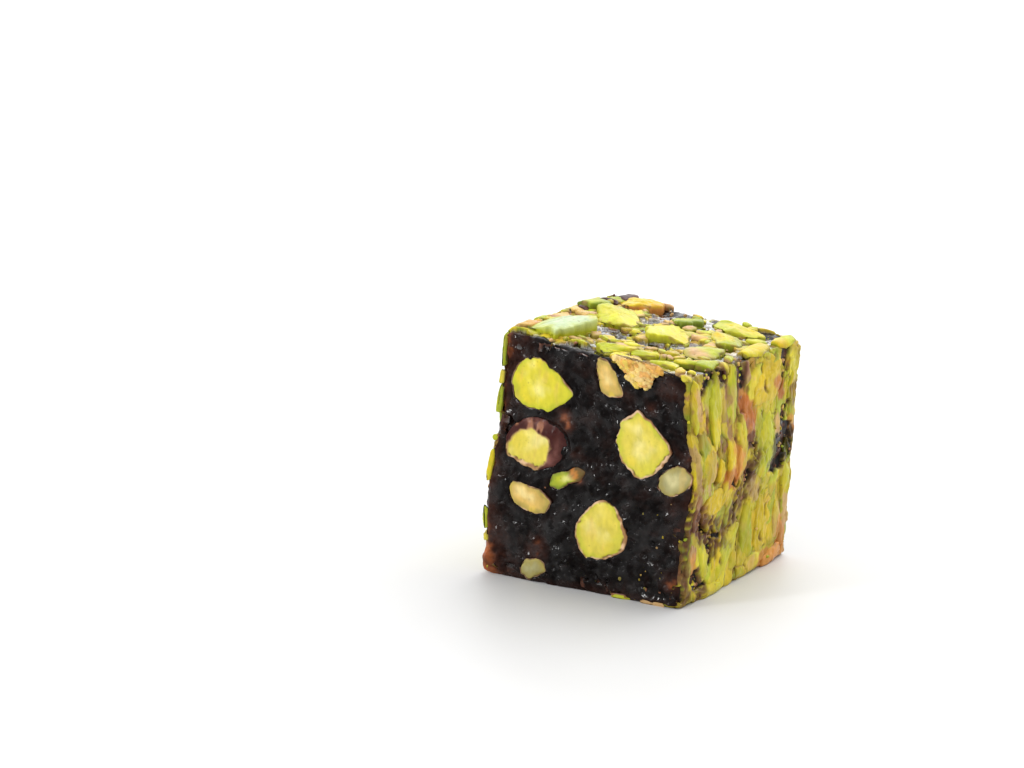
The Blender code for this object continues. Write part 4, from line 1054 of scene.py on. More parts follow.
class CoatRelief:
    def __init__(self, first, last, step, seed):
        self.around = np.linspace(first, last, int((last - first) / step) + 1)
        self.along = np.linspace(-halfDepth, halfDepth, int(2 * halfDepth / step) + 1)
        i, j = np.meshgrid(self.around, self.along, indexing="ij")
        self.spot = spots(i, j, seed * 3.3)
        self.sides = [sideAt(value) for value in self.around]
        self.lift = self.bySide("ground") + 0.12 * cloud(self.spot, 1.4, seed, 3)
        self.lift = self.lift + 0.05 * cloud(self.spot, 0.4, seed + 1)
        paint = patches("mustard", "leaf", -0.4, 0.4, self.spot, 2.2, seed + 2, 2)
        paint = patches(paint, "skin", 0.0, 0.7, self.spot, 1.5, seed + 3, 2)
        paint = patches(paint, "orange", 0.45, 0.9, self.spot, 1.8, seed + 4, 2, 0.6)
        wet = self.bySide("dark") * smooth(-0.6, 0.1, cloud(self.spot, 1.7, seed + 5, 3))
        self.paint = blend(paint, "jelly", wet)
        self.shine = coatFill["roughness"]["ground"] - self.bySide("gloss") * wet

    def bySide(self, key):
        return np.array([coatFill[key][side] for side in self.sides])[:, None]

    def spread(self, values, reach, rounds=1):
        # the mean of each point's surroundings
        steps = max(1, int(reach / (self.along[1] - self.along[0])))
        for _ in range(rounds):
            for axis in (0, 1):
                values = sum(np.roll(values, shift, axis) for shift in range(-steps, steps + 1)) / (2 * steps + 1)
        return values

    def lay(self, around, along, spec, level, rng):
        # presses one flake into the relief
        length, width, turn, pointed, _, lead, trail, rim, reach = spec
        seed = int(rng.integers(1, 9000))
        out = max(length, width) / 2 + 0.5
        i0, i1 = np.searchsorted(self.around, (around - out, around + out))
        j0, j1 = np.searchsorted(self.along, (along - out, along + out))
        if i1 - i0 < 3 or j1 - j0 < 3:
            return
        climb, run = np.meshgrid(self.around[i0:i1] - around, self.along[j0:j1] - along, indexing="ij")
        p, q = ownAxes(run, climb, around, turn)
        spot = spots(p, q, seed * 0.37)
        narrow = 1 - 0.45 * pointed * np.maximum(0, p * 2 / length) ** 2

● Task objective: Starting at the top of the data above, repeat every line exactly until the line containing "return np.array([coatFill[key][side] for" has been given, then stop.

● The reply:
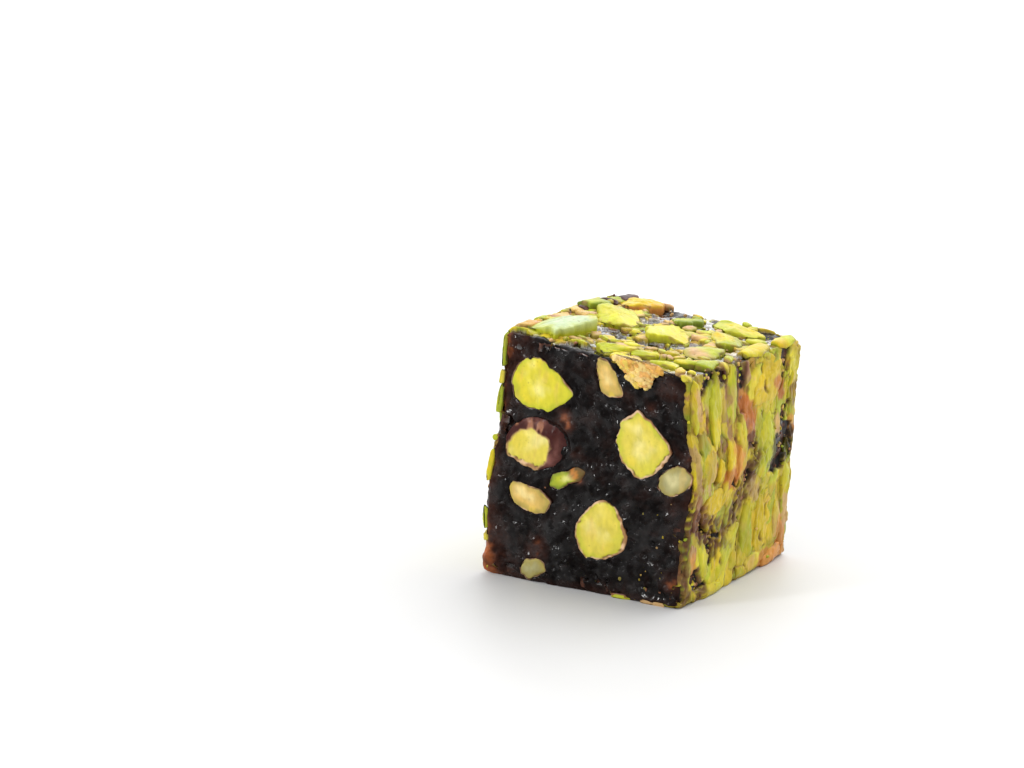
The Blender code for this object continues. Write part 4, from line 1054 of scene.py on. More parts follow.
class CoatRelief:
    def __init__(self, first, last, step, seed):
        self.around = np.linspace(first, last, int((last - first) / step) + 1)
        self.along = np.linspace(-halfDepth, halfDepth, int(2 * halfDepth / step) + 1)
        i, j = np.meshgrid(self.around, self.along, indexing="ij")
        self.spot = spots(i, j, seed * 3.3)
        self.sides = [sideAt(value) for value in self.around]
        self.lift = self.bySide("ground") + 0.12 * cloud(self.spot, 1.4, seed, 3)
        self.lift = self.lift + 0.05 * cloud(self.spot, 0.4, seed + 1)
        paint = patches("mustard", "leaf", -0.4, 0.4, self.spot, 2.2, seed + 2, 2)
        paint = patches(paint, "skin", 0.0, 0.7, self.spot, 1.5, seed + 3, 2)
        paint = patches(paint, "orange", 0.45, 0.9, self.spot, 1.8, seed + 4, 2, 0.6)
        wet = self.bySide("dark") * smooth(-0.6, 0.1, cloud(self.spot, 1.7, seed + 5, 3))
        self.paint = blend(paint, "jelly", wet)
        self.shine = coatFill["roughness"]["ground"] - self.bySide("gloss") * wet

    def bySide(self, key):
        return np.array([coatFill[key][side] for side in self.sides])[:, None]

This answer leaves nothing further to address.